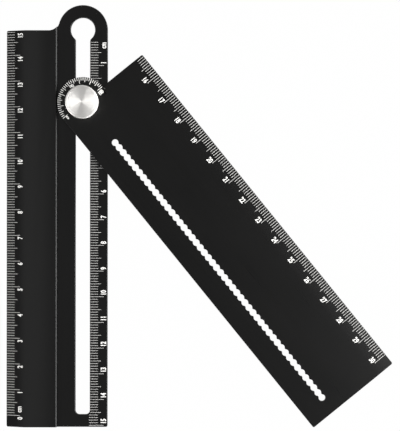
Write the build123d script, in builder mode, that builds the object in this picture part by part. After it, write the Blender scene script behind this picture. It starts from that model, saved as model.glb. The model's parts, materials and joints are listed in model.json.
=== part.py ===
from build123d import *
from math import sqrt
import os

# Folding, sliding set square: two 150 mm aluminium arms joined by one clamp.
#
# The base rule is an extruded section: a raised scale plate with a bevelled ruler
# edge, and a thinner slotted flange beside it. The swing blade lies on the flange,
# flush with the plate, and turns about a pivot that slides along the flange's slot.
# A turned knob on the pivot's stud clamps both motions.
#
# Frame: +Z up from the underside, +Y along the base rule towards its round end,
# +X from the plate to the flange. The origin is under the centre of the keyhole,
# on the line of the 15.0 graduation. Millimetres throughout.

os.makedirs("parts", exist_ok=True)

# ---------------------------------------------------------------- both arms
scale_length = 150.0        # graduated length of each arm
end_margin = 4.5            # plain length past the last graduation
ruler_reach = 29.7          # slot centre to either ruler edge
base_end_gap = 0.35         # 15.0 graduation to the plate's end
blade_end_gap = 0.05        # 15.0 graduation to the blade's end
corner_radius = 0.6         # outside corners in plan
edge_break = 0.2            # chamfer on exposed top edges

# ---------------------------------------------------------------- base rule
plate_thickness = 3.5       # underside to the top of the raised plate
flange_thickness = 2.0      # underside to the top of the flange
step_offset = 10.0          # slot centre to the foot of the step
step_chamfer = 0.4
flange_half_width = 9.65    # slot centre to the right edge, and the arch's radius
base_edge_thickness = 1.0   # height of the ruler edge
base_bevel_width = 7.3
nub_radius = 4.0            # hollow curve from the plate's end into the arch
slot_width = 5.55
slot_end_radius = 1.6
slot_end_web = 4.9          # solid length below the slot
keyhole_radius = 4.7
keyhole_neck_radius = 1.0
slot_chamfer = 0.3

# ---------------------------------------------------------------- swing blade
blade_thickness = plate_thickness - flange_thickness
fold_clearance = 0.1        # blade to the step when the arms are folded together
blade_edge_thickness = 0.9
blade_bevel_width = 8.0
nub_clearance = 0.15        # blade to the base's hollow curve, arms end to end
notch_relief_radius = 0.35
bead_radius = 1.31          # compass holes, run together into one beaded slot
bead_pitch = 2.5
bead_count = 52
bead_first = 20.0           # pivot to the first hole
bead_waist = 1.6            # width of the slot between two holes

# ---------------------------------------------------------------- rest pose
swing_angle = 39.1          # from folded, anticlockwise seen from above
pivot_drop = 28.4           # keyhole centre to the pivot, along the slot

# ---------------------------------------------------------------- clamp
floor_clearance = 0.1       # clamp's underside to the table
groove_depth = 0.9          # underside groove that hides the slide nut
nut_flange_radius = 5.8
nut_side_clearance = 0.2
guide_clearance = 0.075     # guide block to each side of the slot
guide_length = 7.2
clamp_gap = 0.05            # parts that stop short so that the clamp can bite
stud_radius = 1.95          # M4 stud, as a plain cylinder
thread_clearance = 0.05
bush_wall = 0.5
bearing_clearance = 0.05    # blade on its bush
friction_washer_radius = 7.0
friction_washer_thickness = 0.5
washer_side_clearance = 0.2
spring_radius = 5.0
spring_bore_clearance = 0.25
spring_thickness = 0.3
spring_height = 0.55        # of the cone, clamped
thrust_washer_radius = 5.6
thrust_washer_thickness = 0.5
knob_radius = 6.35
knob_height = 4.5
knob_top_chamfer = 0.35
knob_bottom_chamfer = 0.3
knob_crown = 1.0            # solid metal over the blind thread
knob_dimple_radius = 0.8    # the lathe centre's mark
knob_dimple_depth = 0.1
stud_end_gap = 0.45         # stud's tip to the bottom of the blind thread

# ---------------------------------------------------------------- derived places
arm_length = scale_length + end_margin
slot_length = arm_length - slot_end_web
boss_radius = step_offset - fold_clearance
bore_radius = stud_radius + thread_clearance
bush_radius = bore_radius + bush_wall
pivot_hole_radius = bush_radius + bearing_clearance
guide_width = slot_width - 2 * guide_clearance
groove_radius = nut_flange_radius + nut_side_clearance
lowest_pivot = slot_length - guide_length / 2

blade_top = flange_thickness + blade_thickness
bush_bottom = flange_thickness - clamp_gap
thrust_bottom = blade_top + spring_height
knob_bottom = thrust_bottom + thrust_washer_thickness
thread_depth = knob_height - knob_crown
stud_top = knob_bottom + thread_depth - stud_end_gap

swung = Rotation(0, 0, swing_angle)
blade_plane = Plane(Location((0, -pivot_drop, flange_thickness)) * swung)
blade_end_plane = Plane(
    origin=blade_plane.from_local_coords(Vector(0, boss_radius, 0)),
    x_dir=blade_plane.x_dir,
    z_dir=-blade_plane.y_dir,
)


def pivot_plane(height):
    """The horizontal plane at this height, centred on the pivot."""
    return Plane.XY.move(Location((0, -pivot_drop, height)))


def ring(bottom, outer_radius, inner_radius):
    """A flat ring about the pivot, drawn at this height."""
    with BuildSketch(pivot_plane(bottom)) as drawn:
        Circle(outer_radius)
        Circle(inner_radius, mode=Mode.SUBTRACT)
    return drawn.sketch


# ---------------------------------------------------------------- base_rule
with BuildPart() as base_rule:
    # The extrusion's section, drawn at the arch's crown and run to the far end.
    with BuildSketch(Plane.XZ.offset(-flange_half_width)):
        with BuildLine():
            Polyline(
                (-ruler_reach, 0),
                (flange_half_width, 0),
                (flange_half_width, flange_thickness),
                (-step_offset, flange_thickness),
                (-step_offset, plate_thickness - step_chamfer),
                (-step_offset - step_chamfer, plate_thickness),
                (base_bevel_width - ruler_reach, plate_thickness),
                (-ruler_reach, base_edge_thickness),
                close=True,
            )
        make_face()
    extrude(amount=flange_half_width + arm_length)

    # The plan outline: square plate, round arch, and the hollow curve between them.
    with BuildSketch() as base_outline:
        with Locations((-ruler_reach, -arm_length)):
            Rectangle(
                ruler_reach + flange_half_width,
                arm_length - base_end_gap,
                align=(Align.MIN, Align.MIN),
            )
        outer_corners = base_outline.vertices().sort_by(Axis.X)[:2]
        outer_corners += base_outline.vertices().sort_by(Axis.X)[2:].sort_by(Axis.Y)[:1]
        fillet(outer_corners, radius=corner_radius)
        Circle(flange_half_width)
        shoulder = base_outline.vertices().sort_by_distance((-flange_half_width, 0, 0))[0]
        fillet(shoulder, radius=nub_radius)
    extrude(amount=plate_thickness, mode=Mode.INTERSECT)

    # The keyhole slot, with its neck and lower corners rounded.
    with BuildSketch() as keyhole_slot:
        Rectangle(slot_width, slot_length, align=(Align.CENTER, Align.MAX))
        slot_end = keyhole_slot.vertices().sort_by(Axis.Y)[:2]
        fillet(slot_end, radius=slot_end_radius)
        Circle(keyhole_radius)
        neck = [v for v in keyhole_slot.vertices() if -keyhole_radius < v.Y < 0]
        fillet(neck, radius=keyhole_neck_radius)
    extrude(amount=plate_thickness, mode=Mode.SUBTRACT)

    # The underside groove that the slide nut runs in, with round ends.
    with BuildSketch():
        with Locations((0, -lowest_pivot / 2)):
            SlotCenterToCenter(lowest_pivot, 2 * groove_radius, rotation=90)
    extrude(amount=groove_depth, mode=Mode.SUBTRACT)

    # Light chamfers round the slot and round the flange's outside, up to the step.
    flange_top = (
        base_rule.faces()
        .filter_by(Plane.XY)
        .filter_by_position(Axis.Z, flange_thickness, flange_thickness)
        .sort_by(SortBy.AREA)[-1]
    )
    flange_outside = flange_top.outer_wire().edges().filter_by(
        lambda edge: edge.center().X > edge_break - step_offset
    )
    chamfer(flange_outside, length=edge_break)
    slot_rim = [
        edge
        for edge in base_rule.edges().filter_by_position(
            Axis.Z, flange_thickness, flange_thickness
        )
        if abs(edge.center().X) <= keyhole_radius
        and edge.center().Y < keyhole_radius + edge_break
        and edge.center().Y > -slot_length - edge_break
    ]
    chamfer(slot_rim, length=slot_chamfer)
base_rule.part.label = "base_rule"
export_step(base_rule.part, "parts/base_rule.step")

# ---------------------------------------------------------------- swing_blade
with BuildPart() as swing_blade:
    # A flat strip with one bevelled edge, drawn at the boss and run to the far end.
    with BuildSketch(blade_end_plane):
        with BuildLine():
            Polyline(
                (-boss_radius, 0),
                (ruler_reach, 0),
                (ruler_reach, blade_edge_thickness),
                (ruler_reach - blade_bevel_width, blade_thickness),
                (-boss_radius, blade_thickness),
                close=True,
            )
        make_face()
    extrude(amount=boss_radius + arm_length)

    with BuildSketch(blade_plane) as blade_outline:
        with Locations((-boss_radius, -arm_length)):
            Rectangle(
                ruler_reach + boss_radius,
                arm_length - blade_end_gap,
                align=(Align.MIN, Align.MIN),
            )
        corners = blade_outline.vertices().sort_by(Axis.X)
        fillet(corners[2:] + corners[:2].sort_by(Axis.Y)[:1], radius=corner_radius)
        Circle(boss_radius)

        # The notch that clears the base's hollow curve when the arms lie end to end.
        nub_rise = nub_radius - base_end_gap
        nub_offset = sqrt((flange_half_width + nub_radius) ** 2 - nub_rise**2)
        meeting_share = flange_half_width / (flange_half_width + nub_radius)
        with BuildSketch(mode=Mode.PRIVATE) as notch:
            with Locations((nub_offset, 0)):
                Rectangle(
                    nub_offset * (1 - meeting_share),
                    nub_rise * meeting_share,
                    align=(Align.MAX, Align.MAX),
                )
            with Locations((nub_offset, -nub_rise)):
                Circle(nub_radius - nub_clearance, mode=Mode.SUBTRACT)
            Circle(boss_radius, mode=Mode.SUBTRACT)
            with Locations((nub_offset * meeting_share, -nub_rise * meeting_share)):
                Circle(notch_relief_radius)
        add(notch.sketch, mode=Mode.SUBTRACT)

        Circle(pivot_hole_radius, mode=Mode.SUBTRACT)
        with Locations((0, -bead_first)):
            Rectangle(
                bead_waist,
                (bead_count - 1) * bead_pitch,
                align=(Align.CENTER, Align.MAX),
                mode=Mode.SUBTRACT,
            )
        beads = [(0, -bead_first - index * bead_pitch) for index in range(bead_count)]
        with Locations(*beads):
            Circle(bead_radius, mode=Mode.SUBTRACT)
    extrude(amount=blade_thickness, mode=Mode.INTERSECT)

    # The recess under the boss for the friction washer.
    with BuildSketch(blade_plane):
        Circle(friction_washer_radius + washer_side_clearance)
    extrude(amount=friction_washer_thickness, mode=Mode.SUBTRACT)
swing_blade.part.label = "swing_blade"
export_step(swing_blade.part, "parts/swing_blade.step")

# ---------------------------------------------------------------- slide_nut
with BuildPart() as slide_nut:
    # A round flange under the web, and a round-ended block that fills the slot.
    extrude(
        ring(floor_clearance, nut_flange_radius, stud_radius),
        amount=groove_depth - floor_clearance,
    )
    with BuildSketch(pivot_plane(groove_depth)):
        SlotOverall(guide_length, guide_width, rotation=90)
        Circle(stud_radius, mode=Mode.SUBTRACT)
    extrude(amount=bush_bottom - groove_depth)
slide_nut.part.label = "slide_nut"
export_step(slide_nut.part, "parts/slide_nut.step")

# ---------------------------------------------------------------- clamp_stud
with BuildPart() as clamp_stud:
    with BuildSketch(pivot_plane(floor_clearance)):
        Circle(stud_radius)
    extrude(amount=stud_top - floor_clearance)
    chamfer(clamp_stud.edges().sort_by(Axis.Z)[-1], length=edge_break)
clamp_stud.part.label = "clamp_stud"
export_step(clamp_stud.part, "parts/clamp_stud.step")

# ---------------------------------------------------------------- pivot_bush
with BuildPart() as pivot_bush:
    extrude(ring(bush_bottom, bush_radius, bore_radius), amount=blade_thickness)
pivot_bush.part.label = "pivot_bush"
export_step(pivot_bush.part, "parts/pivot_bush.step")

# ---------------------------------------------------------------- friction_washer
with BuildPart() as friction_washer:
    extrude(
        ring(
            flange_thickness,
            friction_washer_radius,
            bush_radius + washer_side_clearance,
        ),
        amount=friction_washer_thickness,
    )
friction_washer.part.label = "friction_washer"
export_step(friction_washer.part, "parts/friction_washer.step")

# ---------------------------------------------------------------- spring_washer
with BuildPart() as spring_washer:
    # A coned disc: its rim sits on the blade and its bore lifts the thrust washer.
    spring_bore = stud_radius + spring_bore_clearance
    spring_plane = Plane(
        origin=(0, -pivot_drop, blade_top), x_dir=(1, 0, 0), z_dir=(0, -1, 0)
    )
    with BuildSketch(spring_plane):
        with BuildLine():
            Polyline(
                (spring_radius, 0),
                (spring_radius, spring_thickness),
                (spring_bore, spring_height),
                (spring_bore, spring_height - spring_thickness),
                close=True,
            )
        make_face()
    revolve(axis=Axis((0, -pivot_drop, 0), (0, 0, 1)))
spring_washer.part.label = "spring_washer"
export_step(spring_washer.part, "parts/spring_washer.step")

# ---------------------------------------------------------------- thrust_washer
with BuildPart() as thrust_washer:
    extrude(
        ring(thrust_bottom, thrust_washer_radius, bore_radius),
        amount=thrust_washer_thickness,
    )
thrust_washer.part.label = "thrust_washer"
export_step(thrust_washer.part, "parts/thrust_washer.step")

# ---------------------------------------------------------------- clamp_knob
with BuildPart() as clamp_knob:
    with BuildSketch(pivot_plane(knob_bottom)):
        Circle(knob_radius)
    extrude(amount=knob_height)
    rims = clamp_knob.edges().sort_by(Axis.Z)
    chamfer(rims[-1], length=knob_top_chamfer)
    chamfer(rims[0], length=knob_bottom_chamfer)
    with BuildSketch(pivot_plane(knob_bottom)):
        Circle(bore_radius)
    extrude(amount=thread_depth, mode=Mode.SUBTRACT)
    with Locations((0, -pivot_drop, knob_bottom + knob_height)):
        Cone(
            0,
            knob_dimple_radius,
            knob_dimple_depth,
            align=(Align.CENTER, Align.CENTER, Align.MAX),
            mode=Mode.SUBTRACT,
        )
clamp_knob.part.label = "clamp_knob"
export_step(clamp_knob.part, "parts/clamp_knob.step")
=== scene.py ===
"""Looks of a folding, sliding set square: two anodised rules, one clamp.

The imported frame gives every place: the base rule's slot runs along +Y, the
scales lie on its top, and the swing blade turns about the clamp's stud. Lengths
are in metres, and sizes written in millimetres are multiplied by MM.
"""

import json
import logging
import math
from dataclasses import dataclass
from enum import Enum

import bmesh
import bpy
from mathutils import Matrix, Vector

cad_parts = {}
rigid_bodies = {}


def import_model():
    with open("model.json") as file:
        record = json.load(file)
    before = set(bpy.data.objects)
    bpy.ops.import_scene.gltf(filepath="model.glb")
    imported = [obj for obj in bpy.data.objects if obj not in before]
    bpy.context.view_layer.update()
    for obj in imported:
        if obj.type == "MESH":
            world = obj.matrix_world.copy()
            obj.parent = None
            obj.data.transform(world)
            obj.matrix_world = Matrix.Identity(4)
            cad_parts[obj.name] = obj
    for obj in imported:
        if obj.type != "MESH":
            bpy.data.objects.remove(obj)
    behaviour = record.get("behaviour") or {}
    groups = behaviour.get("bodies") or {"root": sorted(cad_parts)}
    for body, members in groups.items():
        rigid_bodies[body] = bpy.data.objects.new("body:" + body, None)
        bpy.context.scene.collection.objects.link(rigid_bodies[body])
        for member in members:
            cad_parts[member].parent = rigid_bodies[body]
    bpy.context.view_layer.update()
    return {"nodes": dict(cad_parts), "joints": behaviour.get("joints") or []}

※

• What you are asked to do:
Locate "for body, members" in the data above. Then repeat, exactly, its line and each line after it through the last, adding nothing.

• Response:
    for body, members in groups.items():
        rigid_bodies[body] = bpy.data.objects.new("body:" + body, None)
        bpy.context.scene.collection.objects.link(rigid_bodies[body])
        for member in members:
            cad_parts[member].parent = rigid_bodies[body]
    bpy.context.view_layer.update()
    return {"nodes": dict(cad_parts), "joints": behaviour.get("joints") or []}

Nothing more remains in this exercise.